Rhodes Won't Say if He Regrets NYT Profile Claiming Iran Deal Deception

Top Obama adviser characterizes backlash to profile as ‘what happens in Washington’

Ben Rhodes (right), the deputy national security adviser for strategic communications / AP
May 18, 2016

Ben Rhodes, one of President Obama’s top national security advisers, refused to say on Tuesday if he regretted his comments for a New York Times magazine profile that implied he and other administration officials misled the American public on the nuclear deal with Iran.

Rhodes has been under fire for nearly two weeks after the profile, which quotes him extensively, detailed how he and others in the administration created an "echo chamber" of Washington insiders and journalists to promote favorable interpretations of the Iran nuclear deal.

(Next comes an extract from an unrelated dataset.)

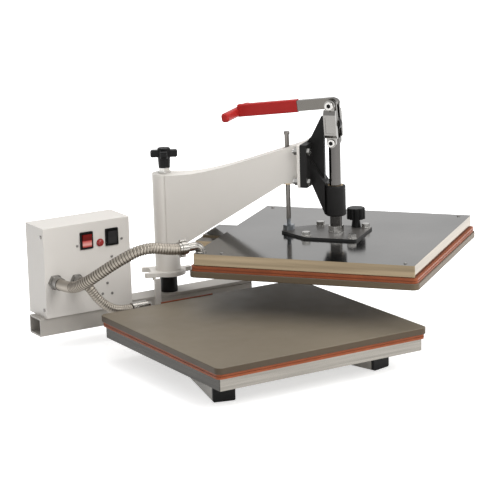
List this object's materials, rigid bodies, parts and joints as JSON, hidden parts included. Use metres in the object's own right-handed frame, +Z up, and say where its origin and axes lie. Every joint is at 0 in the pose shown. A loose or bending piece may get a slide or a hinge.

The allegations have led to demands for Rhodes to testify before Congress. Rhodes sidestepped an opportunity to comment on the ongoing controversy on Tuesday during a Center for a New American Security event on U.S. policy in Southeast Asia.

"I will not Monday morning quarterback every article that I have been a party to," Rhodes said when asked to voice any "regrets" he had about the New York Times magazine article. "I will say that, you know, when things like this happen, that’s a part of what happens in Washington. The people who know me know what I care about and know how I approach issues, and know what motivates me in this job."

The lengthy profile explained that Rhodes and the administration engaged in an "innovative campaign" to sell the Iran deal to the public by peddling a "largely manufactured" narrative about Iranian President Hassan Rouhani’s election in 2013 leading to negotiations with Iran, when informal negotiations actually began in 2012. The story, the profile alleged, was "politically useful" to the administration because it gave the impression that the United States was reaching out to "moderate-minded Iranians" who desired peaceful relations.

Rhodes denied that the push to sell the nuclear agreement relied on a fictional narrative in a post published on Medium after days of criticism. The White House has shrugged off the allegations as "unfounded."

The White House also blocked Rhodes from testifying before the House Oversight Committee on Tuesday about "narratives" of the Iran deal. The hearing took place just before the CNAS event.

"The appearance of a senior presidential adviser before Congress threatens the independence and the autonomy of the President, as well as his ability to receive candid advice and counsel in the discharge of his constitutional duties," White House counsel W. Neil Eggleston wrote in a Monday letter to Rep. Jason Chaffetz (R., Utah), who chairs the House committee.

Chaffetz had indicated that Rhodes could be subpoenaed to testify before Congress, though he appeared to back down from that assertion Tuesday, according to Politico.

A group of senators, including Sens. Mark Kirk (R., Ill.), John Cornyn (R., Texas), and John Barrasso (R., Wyo.), sent a letter to Obama on Monday urging him to fire Rhodes over the revelations, the Washington Free Beacon previously reported.

"We call on you to dismiss Deputy National Security Advisor Ben Rhodes before he further tarnishes the Office of President," the lawmakers wrote in the letter. "While members of the Executive and Legislative branches may sometimes deeply disagree on issues of vital importance to our nation’s security and prosperity, we should all agree, for the greater good of our Republic and the citizens whom we represent, to engage in our debates in a respectful, honest, and constructive manner."

"Mr. Rhodes’s disrespectful, deceptive, and destructive conduct has fallen appallingly short of this standard, however," the senators wrote. "Indeed, if he had conducted himself this way in a typical place of business outside Washington, where American taxpayers work, he surely would have been already fired or asked to resign."

Rhodes said Tuesday that he pushed for the nuclear deal with Iran because he "believed in its ability to avert the threat of a nuclear weapon and avert additional military conflict in that part of the world."